→ **What the task requires**
Consider the listing below. Extract exactly the lines from the line containing "Recreate this object" to the line containing "clear hinged lid.", both included.

→ **Dataset rows**
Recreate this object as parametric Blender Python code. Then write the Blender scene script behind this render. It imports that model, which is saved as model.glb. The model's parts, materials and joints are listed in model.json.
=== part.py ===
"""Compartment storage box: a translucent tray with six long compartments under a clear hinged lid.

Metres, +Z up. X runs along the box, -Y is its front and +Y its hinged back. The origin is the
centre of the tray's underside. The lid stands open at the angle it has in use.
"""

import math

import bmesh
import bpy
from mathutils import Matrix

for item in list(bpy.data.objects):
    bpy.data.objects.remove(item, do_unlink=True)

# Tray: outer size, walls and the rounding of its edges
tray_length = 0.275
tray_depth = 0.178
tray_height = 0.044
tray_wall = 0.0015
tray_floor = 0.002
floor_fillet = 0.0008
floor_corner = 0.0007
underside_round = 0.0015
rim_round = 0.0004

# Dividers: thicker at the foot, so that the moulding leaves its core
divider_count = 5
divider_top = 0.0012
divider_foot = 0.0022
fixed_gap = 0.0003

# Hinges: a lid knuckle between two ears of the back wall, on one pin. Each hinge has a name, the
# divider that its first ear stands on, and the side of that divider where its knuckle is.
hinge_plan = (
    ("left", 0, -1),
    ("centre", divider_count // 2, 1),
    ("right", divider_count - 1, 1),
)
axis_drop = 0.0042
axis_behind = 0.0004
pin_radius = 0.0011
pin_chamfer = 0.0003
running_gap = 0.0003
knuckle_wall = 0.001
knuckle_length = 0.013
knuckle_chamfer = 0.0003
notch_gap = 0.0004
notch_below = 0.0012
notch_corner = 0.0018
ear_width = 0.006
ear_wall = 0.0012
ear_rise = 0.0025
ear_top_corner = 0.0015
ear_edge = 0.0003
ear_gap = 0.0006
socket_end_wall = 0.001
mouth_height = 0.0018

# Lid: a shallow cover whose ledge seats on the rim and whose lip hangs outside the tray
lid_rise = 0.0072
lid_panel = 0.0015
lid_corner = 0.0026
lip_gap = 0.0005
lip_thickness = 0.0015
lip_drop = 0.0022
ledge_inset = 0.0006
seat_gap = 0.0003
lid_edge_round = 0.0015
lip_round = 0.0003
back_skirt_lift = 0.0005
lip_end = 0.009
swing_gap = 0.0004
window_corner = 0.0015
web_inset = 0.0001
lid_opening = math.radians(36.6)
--
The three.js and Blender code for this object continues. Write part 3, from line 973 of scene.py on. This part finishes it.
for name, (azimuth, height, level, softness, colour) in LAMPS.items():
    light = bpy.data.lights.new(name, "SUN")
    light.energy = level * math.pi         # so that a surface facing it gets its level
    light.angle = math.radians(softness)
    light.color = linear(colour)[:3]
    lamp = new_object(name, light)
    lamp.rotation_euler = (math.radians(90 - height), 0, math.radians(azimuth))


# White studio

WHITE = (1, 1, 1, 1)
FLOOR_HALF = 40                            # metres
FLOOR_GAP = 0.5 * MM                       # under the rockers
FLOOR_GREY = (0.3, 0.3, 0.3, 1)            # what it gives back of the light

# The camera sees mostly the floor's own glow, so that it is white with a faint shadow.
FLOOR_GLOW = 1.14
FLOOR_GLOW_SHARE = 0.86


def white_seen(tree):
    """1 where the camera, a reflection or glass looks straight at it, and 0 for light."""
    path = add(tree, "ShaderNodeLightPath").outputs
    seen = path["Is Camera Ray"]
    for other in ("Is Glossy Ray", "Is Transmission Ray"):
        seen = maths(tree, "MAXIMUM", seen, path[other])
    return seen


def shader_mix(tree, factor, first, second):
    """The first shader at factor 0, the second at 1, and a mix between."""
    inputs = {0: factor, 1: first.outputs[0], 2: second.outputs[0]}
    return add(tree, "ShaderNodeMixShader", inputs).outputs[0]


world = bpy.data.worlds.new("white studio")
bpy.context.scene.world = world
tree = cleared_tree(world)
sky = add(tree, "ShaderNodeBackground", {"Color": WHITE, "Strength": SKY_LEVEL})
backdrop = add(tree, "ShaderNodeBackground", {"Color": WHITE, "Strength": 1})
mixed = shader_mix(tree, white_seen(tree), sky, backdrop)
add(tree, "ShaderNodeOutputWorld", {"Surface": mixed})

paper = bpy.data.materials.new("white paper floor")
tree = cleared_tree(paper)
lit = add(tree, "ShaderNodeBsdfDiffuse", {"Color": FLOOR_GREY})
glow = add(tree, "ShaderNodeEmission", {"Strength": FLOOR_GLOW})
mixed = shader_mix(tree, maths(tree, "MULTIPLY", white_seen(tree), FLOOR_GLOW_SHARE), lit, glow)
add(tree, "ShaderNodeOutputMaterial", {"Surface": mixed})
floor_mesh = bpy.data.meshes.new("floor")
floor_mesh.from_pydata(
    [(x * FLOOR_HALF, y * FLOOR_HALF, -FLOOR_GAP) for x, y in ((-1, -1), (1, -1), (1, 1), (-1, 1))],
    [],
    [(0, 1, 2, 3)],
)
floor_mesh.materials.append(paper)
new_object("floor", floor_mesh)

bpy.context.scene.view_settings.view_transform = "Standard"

→ **Completed exercise**
Recreate this object as parametric Blender Python code. Then write the Blender scene script behind this render. It imports that model, which is saved as model.glb. The model's parts, materials and joints are listed in model.json.
=== part.py ===
"""Compartment storage box: a translucent tray with six long compartments under a clear hinged lid.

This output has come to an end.